There’s bad news for the three biggest UK-listed supermarkets — Tesco, Morrison’s, and Sainsbury’s — Wednesday morning.
Tesco’s share price is down 2.55%, adding to the seemingly endless drop for the world’s second biggest retailer. It’s now down by more than 50% in the last year. Meanwhile, Morrison’s shares are down 4.46%, and Sainsbury’s shares are down 3.81% after some dreary results Wednesday morning. Though Asda holds a large share, it’s owned by Walmart, which is US-listed.
These numbers come after a trifecta of grim news Wednesday morning.
- Sainsbury’s announced that their like-for-like sales in the third quarter dropped 4.1%.
- The Financial Conduct Authority, the UK’s main financial watchdog, announced a “full investigation” into the Tesco’s suspicious £250 million in disappearing profit.
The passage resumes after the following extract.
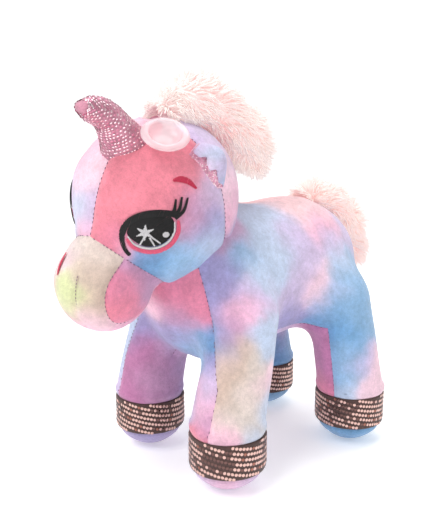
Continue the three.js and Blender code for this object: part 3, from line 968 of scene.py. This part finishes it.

- The Groceries Code Adjudicator also announced that it wants Tesco to “examine its behaviour towards suppliers”. A close examination of the complicated accounting practices used by Tesco could cause an industry-wide knock-on effect.
“The shelves of worry continue to be stacked at the UK grocers and share prices are reflective with ugly downward trajectories,” according to Accendo Markets head of research Mike van Dulken.
There’s both the immediate threat that the dodgy accounting practices revealed by Tesco could be widespread and the existential threat to the business model itself. As Van Dulken puts it: “What does the future hold for the traditional ‘big shop’?”